= Austin Murphy (writer) =

American author and journalist

Austin Murphy is an American journalist and author whose 2012 book, Unstoppable, co-written with NCAA wrestling champion Anthony Robles, was the basis for the movie of the same name. Produced by Artists Equity, co-owned by Ben Affleck and Matt Damon, the film debuted on January 16, 2025, after a limited theatrical release.
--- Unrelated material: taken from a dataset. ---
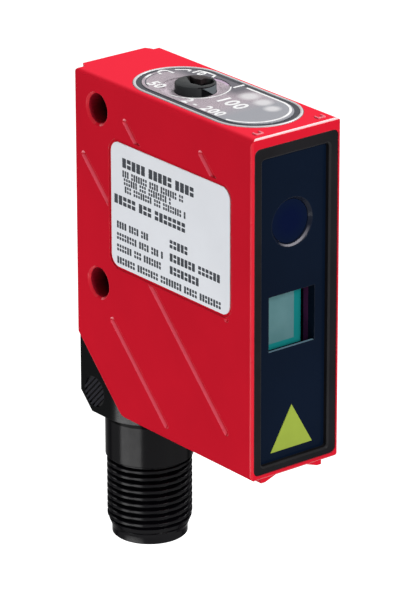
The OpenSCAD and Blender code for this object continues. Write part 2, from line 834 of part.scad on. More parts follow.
// Plan of the block: half round towards the front, square towards the back
module block_plan() {
    translate([0, stud_y]) circle(d = block_w);
    translate([-block_w / 2, stud_y]) square([block_w, block_half]);
}

module block_profile() {
    front = stud_y - block_w;
    back = stud_y + block_half;
    top = pivot_z + block_w;
    intersection() {
        beyond_cut(swivel_gap);
        polygon([
            [front, block_bottom], [back - block_chamfer, block_bottom], [back, block_bottom + block_chamfer],
            [back, top], [front, top]
        ]);
    }
}

module stud_rod(d, z0, z1) {
    translate([0, stud_y, z0]) cylinder(d = d, h = z1 - z0);
}

// Ribs in a round recess on each side of the block, along the spigot
module grips() {
    for (side = [0, 1]) mirror([side, 0, 0]) along_spigot() translate([block_w / 2 - grip_deep, 0, grip_out])
        difference() {
            rotate([0, 90, 0]) cylinder(d = grip_d, h = grip_deep + past);
            for (i = [0 : grip_ribs - 1])
                translate([0, (i - (grip_ribs - 1) / 2) * grip_pitch - grip_pitch / 4, -grip_d / 2])
                    cube([grip_deep, grip_pitch / 2, grip_d]);
        }
}

// Bores for the leads: up from the stud, then through the spigot into the housing
module lead_bores() {
    stud_rod(wire_bore_d, block_bottom - past, pivot_z);
    along_spigot() translate([0, 0, spigot_end - past]) cylinder(d = wire_bore_d, h = past - spigot_end + 2);
}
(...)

Murphy wrote for Sports Illustrated for 33 years before corporate downsizing made him an Amazon delivery truck driver in 2018. After chronicling that experience for The Atlantic, he was hired in 2019 as a reporter for The Press Democrat in Santa Rosa, CA.

In 2025, Murphy won the Grand Slam of the Petaluma, CA-based West Side Stories story-slam competition.

Books

• Sports Illustrated—The Super Bowl: Sport's Greatest Championship (Sports Illustrated, 1998)
- The Sweet Season: A Sportswriter Rediscovers Football, Family, and a Bit of Faith at Minnesota's St. John's University (2001)
- How Tough Could It Be?: The Trials and Errors of a Sportswriter Turned Stay-at-Home Dad (Henry Holt & Co., Owl Books, 2004)
- Saturday Rules: A Season with Trojans and Domers (and Gators and Buckeyes and Wolverines) (Harper, 2007)
- The Happiness of Pursuit: A Father's Courage, a Son's Love and Life's Steepest Climb (with Davis Phinney) (Houghton Mifflin Harcourt, 2011)
- Unstoppable: From Underdog to Undefeated: How I Became a Champion (with Anthony Robles) (Gotham Books, a member of the Penguin Group, 2012)
- Nine Miracles: When Bullets Can't Kill and Hope Prevails (Radius Book Group, distributed by Simon & Schuster, 2025).